Photo credit: Obama-Biden Transition Project, licensed under creative commons
Originally published on January 28, 2009 at politicsunlocked.com
President Obama’s financial team, including Paul Volcker, Chairman of the Economic Advisory Board, Tim Geithner, Treasury Secretary, Larry Summers, head of the National Economic Council and Austan Goolsbee, Advisory Board Economist, hit the ground running with a comprehensive plan for financial reform geared at filling holes in the existing regulatory system.
The plan is separate from the much discussed stimulus package before congress and provides no bailout, tax cuts or government spending to help the economy. Yet this plan is a bold act of reasonable and necessary regulation designed to bring the government up to speed in its oversight of the financial industry.
Against Abuses and Mismanagement, Not Free Markets
The plan calls for:
1. Increased oversight on the part of the Federal Reserve and regulatory agencies such as theSecurities and Exchange Commission.
2. Federal standards and scrutiny of insurance companies, mortgage brokers, hedge funds and credit rating agencies.
3. Oversight and listing or trading through a clearing house or exchange for derivatives and other financial instruments.
4. Higher capitalization requirements for banks and large investment companies.
The plan addresses specific concerns which led to some of the biggest financial scandals in history.
Two points of focus are eliminating conflicts of interest which allowed financial rating agencies to profit from transactions with the institutions they themselves rated and limits on executive compensation for companies receiving federal bailout dollars.
Much of this regulation can be imposed by the executive branch, but some will require the passage of new legislation. A general belief that significant failings in government oversight led to the current financial crisis is widely held, but even so, new legislation may run into opposition from those opposed to any and all government regulation of markets. However, support for the proposed rules is coming from many corners of Washington, including Republican political circles.
The Group of 30, a respected committee of governmental and industry representatives, published a report on January 15th, 2009 calling for dramatic regulation and reform similar to the Obama administration plan. This should be no surprise, as the commission was headed by Paul Volcker, a longtime Obama advisor prior to being named Chairman of his Economic Advisory Board. Early reviews of the commission report and the administration’s plans are positive.

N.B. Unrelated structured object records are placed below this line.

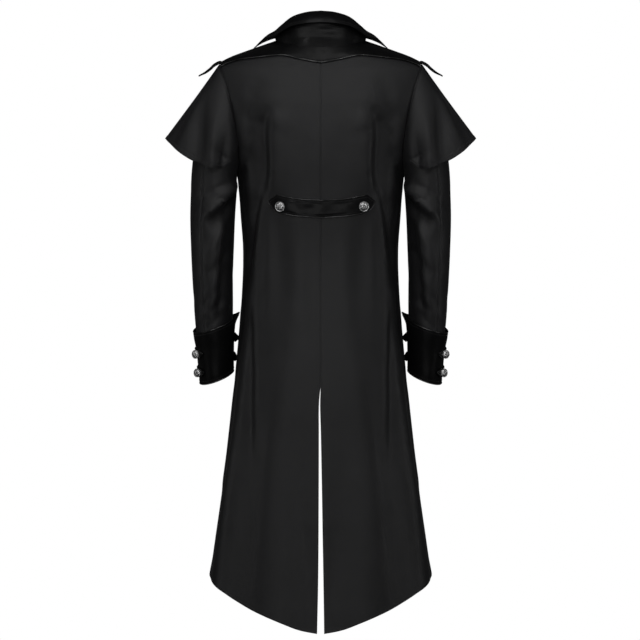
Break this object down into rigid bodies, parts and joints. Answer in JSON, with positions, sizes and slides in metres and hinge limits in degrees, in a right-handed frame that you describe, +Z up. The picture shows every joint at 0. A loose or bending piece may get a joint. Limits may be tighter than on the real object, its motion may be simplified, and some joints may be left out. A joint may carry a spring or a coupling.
{
  "type": "tailcoat",
  "caption": "Floor-length tailcoat, filled out as worn: high collar, leather yoke, shoulder capes, strapped cuffs, half belt, open back vent and cutaway fronts.",
  "frame": {"origin": "middle of the neck base, level with the inner ends of the shoulders: the coat is held there", "axes": "+Z up, -Y the coat's front, +X the wearer's left"},
  "size_m": [0.639, 0.2986, 1.2738],
  "materials": {
    "coat_cloth": "black satin-faced cloth, soft sheen",
    "gloss_leather": "black coated cloth with a leather grain, glossy",
    "silver_metal": "bright silver, raised ornament with darkened hollows"
  },
  "bodies": {
    "root": {"back_left": "coat_cloth", "back_right": "coat_cloth", "front_left": "coat_cloth", "front_right": "coat_cloth", "yoke": "gloss_leather", "yoke_piping": "gloss_leather", "collar_stand": "gloss_leather", "collar_leaf": "gloss_leather", "lapel_left": "coat_cloth", "lapel_right": "coat_cloth", "sleeve_top_left": "coat_cloth", "sleeve_top_right": "coat_cloth", "sleeve_under_left": "coat_cloth", "sleeve_under_right": "coat_cloth", "cape_left": "coat_cloth", "cape_right": "coat_cloth", "tab_left": "gloss_leather", "tab_right": "gloss_leather", "cuff_left": "gloss_leather", "cuff_right": "gloss_leather", "cuff_strap_upper_left": "gloss_leather", "cuff_strap_upper_right": "gloss_leather", "cuff_strap_lower_left": "gloss_leather", "cuff_strap_lower_right": "gloss_leather", "half_belt": "gloss_leather", "cuff_button_upper_left": "silver_metal", "cuff_button_lower_left": "silver_metal", "cuff_button_upper_right": "silver_metal", "cuff_button_lower_right": "silver_metal", "belt_button_left": "silver_metal", "belt_button_right": "silver_metal", "front_button_1": "silver_metal", "front_button_2": "silver_metal", "front_button_3": "silver_metal", "front_button_4": "silver_metal"}
  },
  "joints": []
}
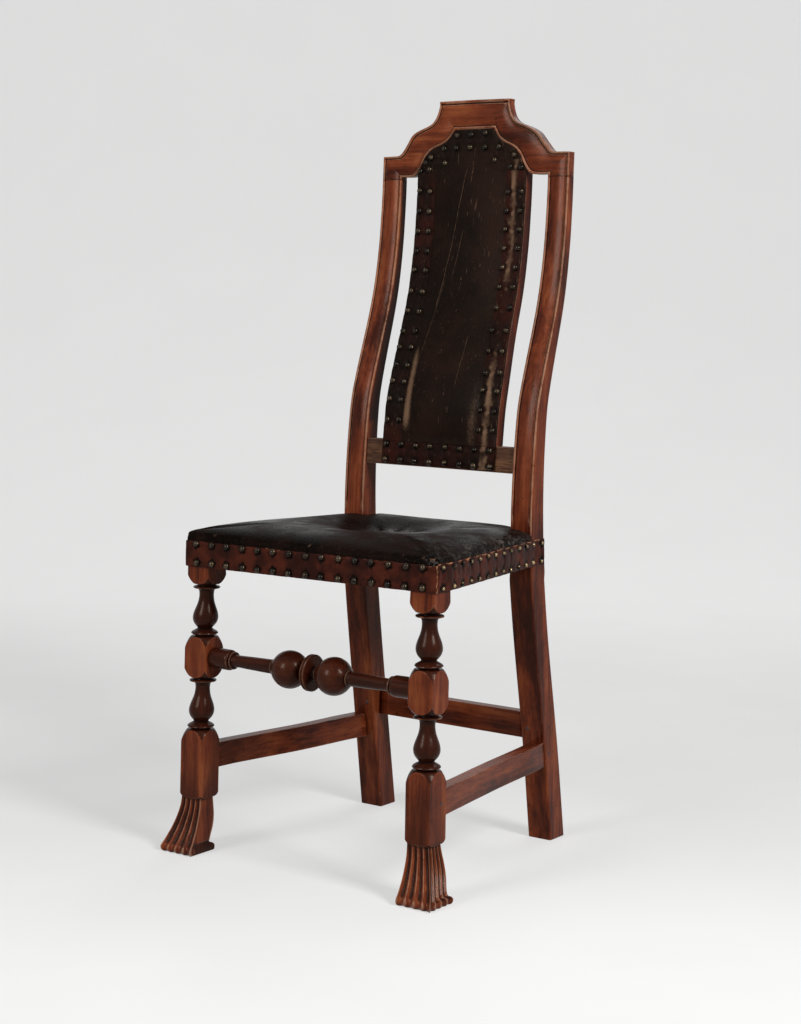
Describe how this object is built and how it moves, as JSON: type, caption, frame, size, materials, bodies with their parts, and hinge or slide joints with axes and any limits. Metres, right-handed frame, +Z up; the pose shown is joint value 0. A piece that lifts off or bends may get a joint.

Too Much Government Interference?
While there is a risk that new regulation will slow otherwise healthy investment and financial activity, something obviously needs to be done, and there are reasons to have faith in the proposals.
The new administration’s economic team has a strong free-market philosophy. The fact that these free-market economists are proposing stricter regulation is a testament to their certainty that the market is not able to correct itself. The free reign of financial entities created layers of financial miscalculation and mismanagement which now threaten to collapse the entire economy.
Those concerned that regulation of the financial industry is a move toward Socialism should rest assured that the regulations proposed are no bailout or nationalization. These rules aim to stop financial mismanagement and criminal fraud rather than affect the redistribution of wealth.
While the traditional view is that stricter regulations do nothing to aid an economy in recession, our current problems may be the exception.
Much of the distress in the credit market is a result of a failure in confidence. This lack of confidence surrounding asset valuation, as well as the essential underlying health of the financial system, calls for the imposition of strict, yet reasonable regulations. Such reform may indeed signal a return to responsible management and begin to restore shaken confidence in the financial system.